Poor photography is another issue. You should be able to see clasps, backs, side profiles, prongs, hallmarks, and surface wear. If all you get is one soft front-facing photo, you are buying blind.
How to shop based on what you want
If you want a gift, lean toward a curated retailer with clear sizing, condition notes, and fast customer support. The goal is confidence and convenience, not a treasure hunt.
If you are building a collection, especially in sterling silver, turquoise, Native jewelry, or artisan-made pieces, work with sellers who understand those categories. Knowledge is part of the value. A tested, accurately described piece is often a better buy than a cheaper item with unanswered questions.
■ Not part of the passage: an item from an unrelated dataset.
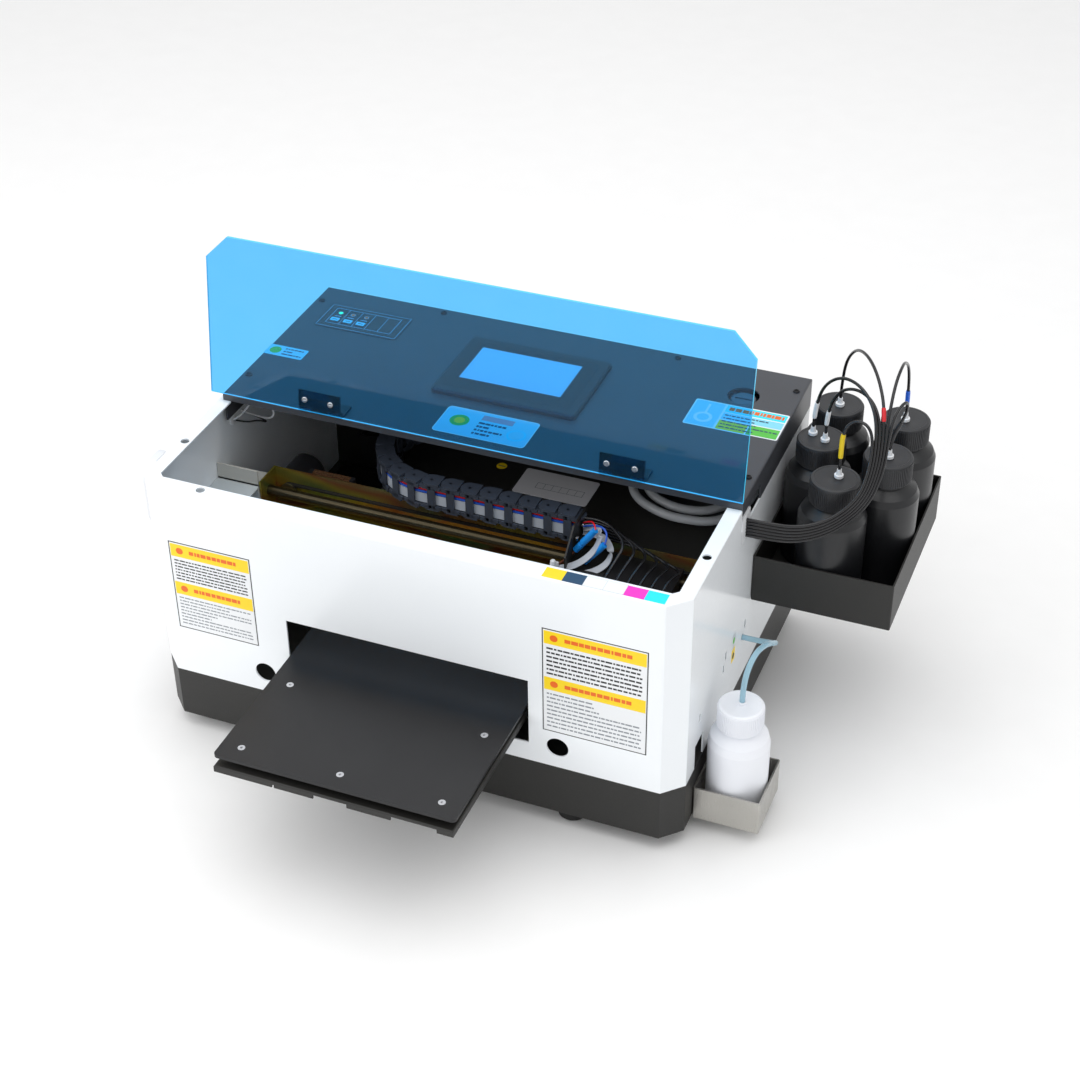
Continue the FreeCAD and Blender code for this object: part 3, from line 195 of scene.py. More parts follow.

If your budget is tight, do not assume authenticity is out of reach. Smaller pendants, brooches, earrings, and silver pieces can offer strong value. Buyers often focus so heavily on rings and gold that other categories stay more affordable.
If you are shopping for yourself and care most about style, keep an open mind about era and form. A vintage bracelet or pendant may deliver more character per dollar than a heavily marked-up ring.
A practical standard for buying with confidence
Before you buy, ask four simple questions. Is the piece clearly described? Has the seller explained materials or testing? Is condition shown honestly in photos and text? Does the price make sense compared with similar pieces?
If the answer is yes across the board, you are probably in good territory. If two of those answers are shaky, keep shopping. There is always another piece, and patience usually pays off in vintage.
For many buyers, the best experience comes from buying through a dealer built around authenticity, tested inventory, and fair pricing rather than hype. That is the advantage of a trade-minded business such as Vintage Jewelry Trade. When a seller sources directly, vets what comes in, and keeps the process straightforward, customers get what they actually came for – genuine vintage jewelry they can wear, gift, and enjoy without second-guessing the purchase.
The right place to buy is the place that gives you enough information to feel certain before you click add to cart, because confidence is part of the piece too.